I'm not sure what your point was about SMT. The main reason Intel uses it in the P4 is because it needs to fill idle pipelines to fight its otherwise high bandwidth, high latency memory design. AMD on the other hand keeps the need for SMT at a minimum by keeping the pipeline short and the memory latency to a minimum. SMT and other TLP designs benefit from high memory bandwidth (not necessarily low latency) and prefetching.
Unfortunately, I keep seeing a different picture than you. Everywhere I look, the trend is towards longer pipelines, multiple threads, and VLIW designs. Not a single paper I've read that has been published in the last ten years has concluded that shorter pipelines are required for future designs. In fact, most papers tend towards decreasing complexity, longer pipelines, and multithreading. Some papers are suggesting anywhere from 40-60 pipeline stages depending on the complexity of the architecture. However, the biggest problem with deep pipelines is ILP followed by wire delay. The ILP is such a vexing problem due to x86, which is why Intel chose to try ditching it. In fact, they've been trying since before 1994, the year Intel and HP announced they were already working on Itanium.
Oh, and btw, pipelines have always been "high latency" designs. They sacrifice high latency for throughput and it's especially true these days due to increasing latency everywhere in the system. SMT can benefit from low latency. It would be like comparing wide data bus with slow clock or high clock with narrow bus.
I would venture to say AMD doesn't use SMT on the Athlon because they don't have the resources to implement it. Unfortunately, I don't know much about the memory bus for Athlon or Pentium 4. They both run at the same clock speed so I assume the memory latency is pretty close. Unless, of course, one or the other decided to deeply pipeline the memory bus.
As the design decreases in pipeline complexity then load latency is more important than raw memory bandwidth, hence the reason AMD chose a very fast front-side bus.
The Pentium 4 doesn't "need" HyperThreading in the sense that it's useless otherwise. HyperThreading was thrown in smack dab in the middle of the design cycle because tests showed that on average, about 50% of the Pentium 4's execution engines were in use at any given time. 50% meant you could almost fit another thread in there. It's not a "trick" to keep Pentium 4 on par with Athlon much the same as Athlon's 200MHz FSB isn't a "trick" to keep it competitive with Pentium 4. 200MHz EV6 bus was on the charts long before Pentium 4 came out simply because high FSB becomes a necessity when the core speed scales too high.
The future for Intel is long pipelines reinforced by SMT tricks, multiple cores running multiple threads in parrallel, high memory bandwidth, small L1 caches since a cache miss isn't necessarily doom and gloom, and large L2/L3 caches for efficient prefetching.
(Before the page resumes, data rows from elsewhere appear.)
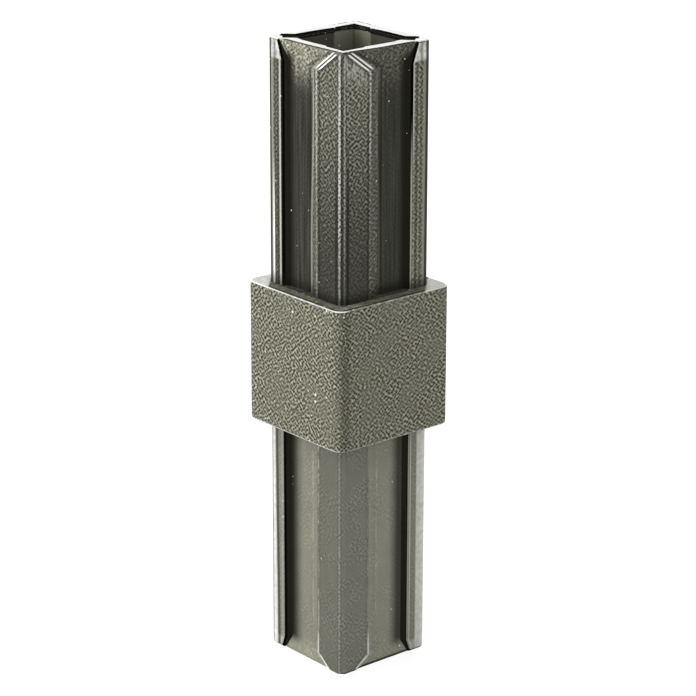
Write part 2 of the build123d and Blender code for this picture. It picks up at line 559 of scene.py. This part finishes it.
def wall_colour(graph, at, look):
    """Walls of the narrow pads in painted shade, with painted lines along their tops."""
    # A painted shade line along the tops, and a painted highlight line on the right
    top_line = at.out.rise(*WALL_TOP)
    right_line = at.right_half * at.out.rise(*WALL_HIGHLIGHT_TOP)
    right_line = right_line * (at.upper * (1.0 - at.mouth_half) + at.lower * 0.7)
    return paint(graph, look.recess_shade, [
        (top_line, look.fine_shade_line),
        (right_line, look.edge_highlight),
    ])


def spigot_colour(graph, at, look):
    """Both spigots, with the painted highlight and shade lines along their edges."""
    # Mottle for the painted light of the run-outs, tips and rounded corners
    light_mottle = graph.noise(at.place, LIGHT_MOTTLE_SIZE, 3.0).rise(0.35, 0.62)
    beaded = graph.noise(graph.scaled(at.place, BEADED), BEAD_SIZE, 1.0).rise(0.42, 0.6)
    wide_pad = wide_pad_colour(graph, at, look, beaded)
    narrow_pad = narrow_pad_colour(graph, at, look, light_mottle)
    # Painted highlight lines along the ramps of the upper spigot
    beside_ramps = at.outer * at.wide * at.upper
    drift = at.depth.rise(*FOOT_DRIFT_DEPTH) * 0.55 - 0.2
    foot_line = (at.from_foot - drift).line(*RAMP_FOOT_LINE) * (at.left_half * 0.36 + 0.08)
    right_line = at.right_half * at.from_wide_edge.line(*RAMP_RIGHT_LINE)
    right_line = right_line * (at.mouth_half * 0.75 + 0.15) * (at.grain * 0.8 + 0.85)
    # Slanted ends of the front and back pads: two painted highlight lines, painted shade between
    slant = at.outer * at.wide * at.tip
    second_line = at.from_wide_edge.line(*SLANT_SECOND_LINE)
    slant_lines = at.from_wide_edge.line(*SLANT_FIRST_LINE).larger(second_line)
    slant_shade = at.upper * at.from_wide_edge.line(*SLANT_SHADE)
    # A painted highlight line on the lower slanted ends
    lower_line = at.lower * at.wide * at.from_wide_edge.line(*LOWER_SLANT_LINE)
    lower_line = lower_line * at.depth.rise(*LOWER_TIP_DEPTH) * 0.6
    # Painted shade at the lower mouth, and at the collar
    bottom_line = at.lower * at.depth.rise(*RIM_DEPTH) * (0.95 - at.left_half * 0.8)
    upper_foot_shade = at.upper * at.root.rise(*ROOT_HEIGHT) * 0.6
    lower_foot_shade = at.lower * at.depth.rise(*LOWER_FOOT_DEPTH) * 0.14
    return paint(graph, panel_colour(graph, at, look, light_mottle, beaded), [
        (at.ramp, ramp_colour(graph, at, look, beaded)),
        (at.pad, graph.mix(wide_pad, narrow_pad, at.narrow)),
        (at.wall, wall_colour(graph, at, look)),
        (beside_ramps * foot_line, look.edge_highlight),
        (beside_ramps * right_line, look.edge_highlight),
        (slant * slant_shade, look.crease),
        (slant * slant_lines, look.mouth),
        (lower_line, look.rim),
        (bottom_line, look.fine_shade_line),
        (upper_foot_shade + lower_foot_shade, look.crease),
    ])


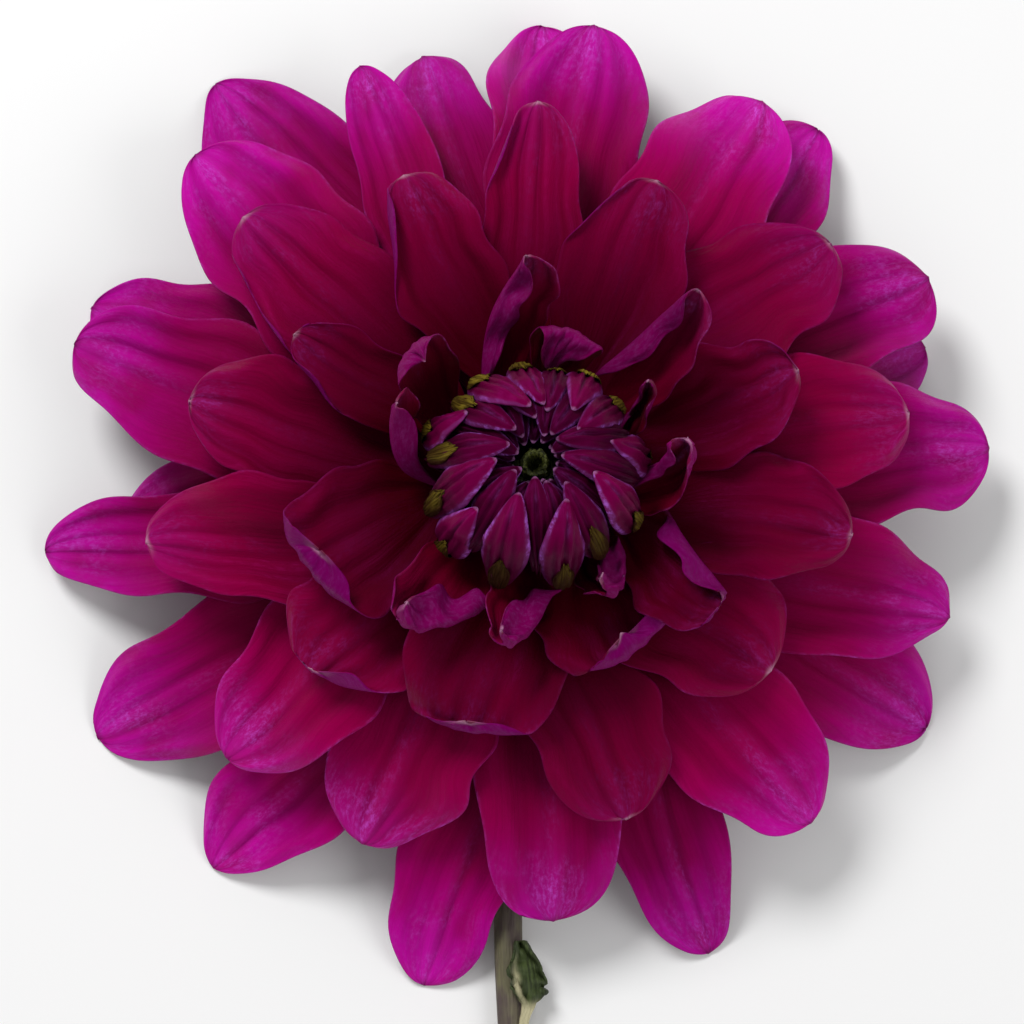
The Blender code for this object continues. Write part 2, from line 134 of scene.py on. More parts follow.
def smooth_route(route: np.ndarray, shares: np.ndarray) -> np.ndarray:
    """Points of a Catmull-Rom curve: a cubic through each four neighbours.

    Args:
        route: points that the curve passes through.
        shares: where the wanted points lie, as shares of the curve's length.

    Returns:
        One point for each share.
    """
    ends = np.vstack([2.0 * route[0] - route[1], route, 2.0 * route[-1] - route[-2]])
    places = np.linspace(0.0, len(route) - 1.0, 20 * len(shares))
    span = np.minimum(places.astype(int), len(route) - 2)
    u = (places - span)[:, None]
    before, start, end, after = (ends[span + k] for k in range(4))
    curve = 0.5 * (2.0 * start + (end - before) * u
                   + (2.0 * before - 5.0 * start + 4.0 * end - after) * u ** 2
                   + (3.0 * start - before - 3.0 * end + after) * u ** 3)
    lengths = np.concatenate([[0.0], np.cumsum(np.linalg.norm(np.diff(curve, axis=0), axis=1))])
    wanted = shares * lengths[-1]
    return np.stack([np.interp(wanted, lengths, curve[:, axis]) for axis in range(3)], axis=-1)


def undulation(seed: int, t: np.ndarray, s: np.ndarray, waves: int = 5) -> np.ndarray:
    """Gentle unevenness between about -1 and 1: a mean of sine waves in random directions.

    Args:
        seed: which unevenness.
        t: shares along.
        s: shares across.
        waves: how many sine waves are added.

    Returns:
        The unevenness at each t and s.
    """
    draw = np.random.default_rng(seed)
    total = 0.0 * t * s
    for _ in range(waves):
        along, across = draw.uniform(2.0, 9.0), draw.uniform(-4.0, 4.0)
        total = total + np.sin(along * t + across * s + draw.uniform(0.0, 2.0 * math.pi))
    return total / math.sqrt(waves)


def turned(outline: list[tuple[float, float]], rows: int, columns: int) -> np.ndarray:
    """Rings of points: a smooth outline of radius and height carried round the z axis.

    Args:
        outline: corners of the outline, from the underside up or round an anticlockwise loop.
        rows: how many rings.
        columns: how many points to a ring.

    Returns:
        Rows of rings and columns of points.
    """
    corners = np.array([(radius, 0.0, height) for radius, height in outline])
    line = smooth_route(corners, np.linspace(0.0, 1.0, rows))
    angle = np.linspace(0.0, 2.0 * math.pi, columns, endpoint=False)
    radius = line[:, :1]
    return np.stack([radius * np.cos(angle), radius * np.sin(angle), line[:, 2:] + 0.0 * angle], axis=-1)


@dataclass
class Surface:
    """Points, groups of equal-sided polygons, and the marks that the finish reads at each point."""

    points: np.ndarray
    faces: list[np.ndarray]
    marks: Marks

    @staticmethod
    def shell(face: np.ndarray, back: np.ndarray, marks: Marks) -> "Surface":
        """Closed surface between two grids of points, with a strip round their rims.

        Args:
            face: rows and columns of points of the outer side.
            back: rows and columns of points of the other side.
            marks: marks for rows and columns; both sides get them, and "back" is added.

        Returns:
            The closed surface.
        """
        rows, columns = face.shape[:2]
        count = rows * columns
        first = (np.arange(rows - 1)[:, None] * columns + np.arange(columns - 1)).reshape(-1)
        quads = np.stack([first, first + columns, first + columns + 1, first + 1], axis=-1)
        numbers = np.arange(count).reshape(rows, columns)
        rim = np.concatenate([numbers[0, :-1], numbers[:-1, -1], numbers[-1, :0:-1], numbers[:0:-1, 0]])
        after = np.roll(rim, -1)
        strip = np.stack([rim, after, after + count, rim + count], axis=-1)
        doubled = {key: np.concatenate([Surface.listed(values, rows, columns)] * 2)
                   for key, values in marks.items()}
        doubled["back"] = np.repeat([0.0, 1.0], count)
        points = np.concatenate([face.reshape(-1, 3), back.reshape(-1, 3)])
        return Surface(points, [np.concatenate([quads, quads[:, ::-1] + count, strip])], doubled)

    @staticmethod
    def sheet(middle: np.ndarray, thickness: np.ndarray, marks: Marks) -> "Surface":
        """Closed thin sheet: half the thickness to either side of a grid, along its normals."""
        normal = unit(np.cross(np.gradient(middle, axis=0), np.gradient(middle, axis=1)))
        half = 0.5 * thickness[..., None] * normal
        return Surface.shell(middle + half, middle - half, marks)

    @staticmethod
    def tube(rings: np.ndarray, marks: Marks, looped: bool = False) -> "Surface":
        """Closed tube of rings of points, which run anticlockwise seen from the last ring.

        Args:
            rings: rows of rings and columns of points.
            marks: marks for rows and columns; "back" is added.
            looped: whether the last ring joins the first; otherwise a polygon closes either end.

        Returns:
            The closed surface.
        """
        rows, columns = rings.shape[:2]
        here = np.arange(columns)
        after = (here + 1) % columns
        start = np.arange(rows if looped else rows - 1)[:, None] * columns
        following = (start + columns) % (rows * columns)
        quads = np.stack([start + here, start + after, following + after, following + here], axis=-1)
        faces = [quads.reshape(-1, 4)]
        if not looped:
            faces.append(np.stack([here[::-1], here + (rows - 1) * columns]))
        listed = {key: Surface.listed(values, rows, columns) for key, values in marks.items()}
        listed["back"] = np.zeros(rows * columns)
        return Surface(rings.reshape(-1, 3), faces, listed)

    @staticmethod
    def listed(values: np.ndarray, rows: int, columns: int) -> np.ndarray:
        """Marks of rows and columns as one list, spread over a missing row or column."""
        wide = np.broadcast_to(values, (rows, columns) + values.shape[2:])
        return wide.reshape((rows * columns,) + values.shape[2:])

    @staticmethod
    def joined(surfaces: list["Surface"]) -> "Surface":
        """All of these surfaces as one, side by side."""
        faces = []
        count = 0
        for one in surfaces:
            faces += [group + count for group in one.faces]
            count += len(one.points)
        marks = {key: np.concatenate([one.marks[key] for one in surfaces]) for key in surfaces[0].marks}
        return Surface(np.concatenate([one.points for one in surfaces]), faces, marks)

    def mesh(self, name: str) -> bpy.types.Mesh:
        """The surface as a smooth mesh with its marks as attributes."""
        mesh = bpy.data.meshes.new(name)
        corners = np.concatenate([group.ravel() for group in self.faces])
        sizes = np.concatenate([np.full(len(group), group.shape[1]) for group in self.faces])
        mesh.vertices.add(len(self.points))
        mesh.vertices.foreach_set("co", self.points.ravel().astype(np.float32))
        mesh.loops.add(len(corners))
        mesh.loops.foreach_set("vertex_index", corners.astype(np.int32))
        mesh.polygons.add(len(sizes))
        mesh.polygons.foreach_set("loop_start", (np.cumsum(sizes) - sizes).astype(np.int32))
        mesh.update(calc_edges=True)
        for key, values in self.marks.items():
            kind, entry = ("FLOAT_VECTOR", "vector") if values.ndim == 2 else ("FLOAT", "value")
            layer = mesh.attributes.new(name=key, type=kind, domain="POINT")
            layer.data.foreach_set(entry, values.ravel().astype(np.float32))
        mesh.shade_smooth()
        return mesh


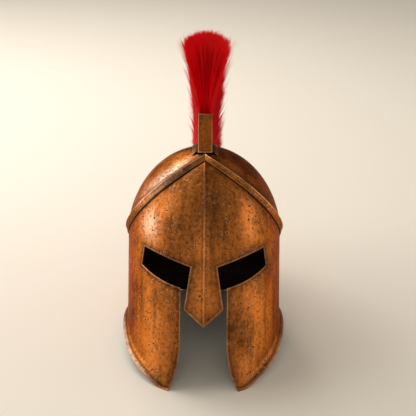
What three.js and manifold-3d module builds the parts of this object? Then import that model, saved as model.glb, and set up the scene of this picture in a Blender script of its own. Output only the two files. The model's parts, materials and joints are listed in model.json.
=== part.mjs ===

The future for AMD would seem to be short pipelines, large L1 caches, SMP on a chip, hypertransport links between CPU's, NUMA memory architecture, and a low latency front-side buses. They both have the same endgame and actually somewhat aim at differing markets, but in the end the performance is nearly identical across the board.
I am willing to bet that the future of both companies is "long pipelines reinforced by SMT tricks." Single thread performance has pretty much hit a brick wall due to ISA constraints and the nature of programs in general. The easiest way to increase performance is multi-threading.
Multiple cores is a byproduct of shrinking transistors. When your logic consumes on the order of 15% of your die space, it suddenly becomes feasible to shove another CPU on die. I remember both Intel and AMD saying that CMP could become feasible with 90nm, and more likely than not with 65nm.
Smaller L1 caches are a byproduct of lower latency designs. It may become the trend if clock speeds ramp so high or we may see several small caches feeding several cores. L2 caches may become smaller as well to keep up with clock speed in which case L3 would be requierd to avoid capacity misses.
The future of AMD is longer pipelines, as evidenced by the K8 core. Granted, it's only 2 more stages, but what can you expect from a cash-strapped company? At least the rest of the core isn't simply copied over from the K7.
The larger size of AMD's chips comes from the shorter pipelines. Shorter pipes don't scale as well in raw clock speed, so it's kind of pointless to make a really low latency cache when the larger capacity makes up for the small loss in latency. If AMD does come out with a hyperpipelined CPU, I don't think it would have large L1 caches as well. The P6 core only had small L1 caches because it was designed at a time when 16k L1 isn't really all that small. As to why the Pentium III revision didn't have larger caches, I can only speculate.
Hypertransport is definitely AMD's CPU interface for years to come. Heck, they developed it in the first place and brought memory controllers on-die for that reason. Byproduct of on-die memory controller : low-latency CPU to northbridge connection. Unfortunately, main memory (read: DRAM) is still high latency so thanks to Amadahl's law, that idea is gonna hit a brick wall unless memory technology improves. However, Intel would also benefit.
On the same vein, NUMA memory architecture is likely something AMD would want done, but isn't something the company would kill for. Opteron systems have localized memory banks for sure, but I don't know enough about the latency between banks to wonder if NUMA would bring any benefit.
Intel and AMD have their own roadmaps, but there are similarities. The main differences come from Intel's massive financial and manufacturing advantage and possibly some differences in opinion. If both companies were equally wealthy and capable, I don't think their roadmaps would be too different. After all, the K5 was technically superior to the Pentium, yet shared much of the same features.